The cache memory is high-speed memory available inside the CPU in order to speed up access to data and instructions stored in RAM memory. In this tutorial we will explain how this circuit works in an easy to follow language.
A computer is completely useless if you don’t tell the processor (i.e., the CPU) what to do. This is done through a program, which is a list of instructions telling the CPU what to do.
The CPU fetches programs from the RAM memory. The problem with the RAM memory is that when it’s power is cut, it’s contents are lost – this classifies the RAM memory as a “volatile” medium. Thus programs and data must be stored on non-volatile media (i.e., where the contents aren’t lost after your turn your PC off) if you want to have them back after you turn off your PC, like hard disk drives and optical media like CDs and DVDs.
When you double click an icon on Windows to run a program, the program, which is usually stored on the computer’s hard disk drive, is loaded into the RAM memory, and then from the RAM memory the CPU loads the program through a circuit called memory controller, which is located inside the chipset (north bridge chip) on Intel processors or inside the CPU on AMD processors. In Figure 1 we summarize this (for AMD processors please ignore the chipset drawn).
The CPU can’t fetch data directly from hard disk drives because they are too slow for it, even if you consider the fastest hard disk drive available. Just to give you some idea of what we are talking about, a SATA-300 hard disk drive – the fastest kind of hard disk drive available today for the regular user – has a maximum theoretical transfer rate of 300 MB/s. A CPU running internally at 2 GHz with 64-bit internal datapaths* will transfer data internally at 16 GB/s – over 50 times faster.

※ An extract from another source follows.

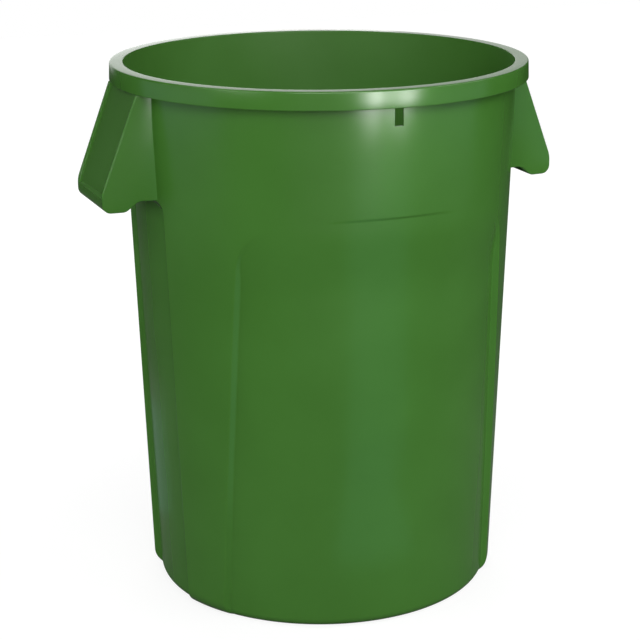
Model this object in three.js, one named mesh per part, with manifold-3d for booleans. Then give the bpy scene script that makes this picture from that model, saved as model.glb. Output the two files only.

* Translation: the paths between the CPU internal circuits. This is rough math just to give you an idea, because CPUs have several different datapaths inside the CPU, each one having different lengths. For example, on AMD processors the datapath between the L2 memory cache and the L1 memory cache is 128-bit wide, while on current Intel CPUs this datapath is 256-bit wide. If you got confused don’t worry. This is just to explain that the number we published in the above paragraph isn’t fixed, but the CPU is always a lot faster than hard disk drives.
The difference in speed comes from the fact that hard disk drives are mechanical systems, which are slower than pure electronics systems, as mechanical parts have to move for the data to be retrieved (which is far slower than moving electrons around). RAM memory, on the other hand, is 100% electronic, thus faster than hard disk drives and optimally as fast as the CPU.
And here is the problem. Even the fastest RAM memory isn’t as fast as the CPU. If you take DDR2-800 memories, they transfer data at 6,400 MB/s – 12,800 MB/s if dual channel mode is used. Even though this number is somewhat close to the 16 GB/s from the previous example, as current CPUs are capable of fetching data from the L2 memory cache at 128- or 256-bit rate, we are talking about 32 GB/s or 64 GB/s if the CPU works internally at 2 GHz. Don’t worry about what the heck “L2 memory cache” is right now, we will explain it later. All we want is that you get the idea that the RAM memory is slower than the CPU.
By the way, transfer rates can be calculated using the following formula (on all examples so far “data per clock” is equal to “1”):
Transfer rate = width (number of bits) x clock rate x data per clock / 8
The problem is not only the transfer rate, i.e., the transfer speed, but also latency. Latency (a.k.a. “access time”) is how much time the memory delays in giving back the data that the CPU asked for – this isn’t instantaneous. When the CPU asks for an instruction (or data) that is stored at a given address, the memory delays a certain time to deliver this instruction (or data) back. On current memories, if it is labeled as having a CL (CAS Latency, which is the latency we are talking about) of 5, this means that the memory will deliver the asked data only after five memory clock cycles – meaning that the CPU will have to wait.
Waiting reduces the CPU performance. If the CPU has to wait five memory clock cycles to receive the instruction or data it asked for, its performance will be only 1/5 of the performance it would get if it were using a memory capable of delivering data immediately. In other words, when accessing a DDR2-800 memory with CL5, the performance the CPU gets is the same as a memory working at 160 MHz (800 MHz / 5). In the real world the performance decrease isn’t that much because memories work under a mode called burst mode where from the second data on, data can be delivered immediately, if it is stored on a contiguous address (usually the instructions of a given program are stored in sequential addresses). This is expressed as “x-1-1-1” (e.g., “5-1-1-1” for the memory in our example), meaning that the first data is delivered after five clock cycles but from the second data on data can be delivered in just one clock cycle – if it is stored on a contiguous address, like we said.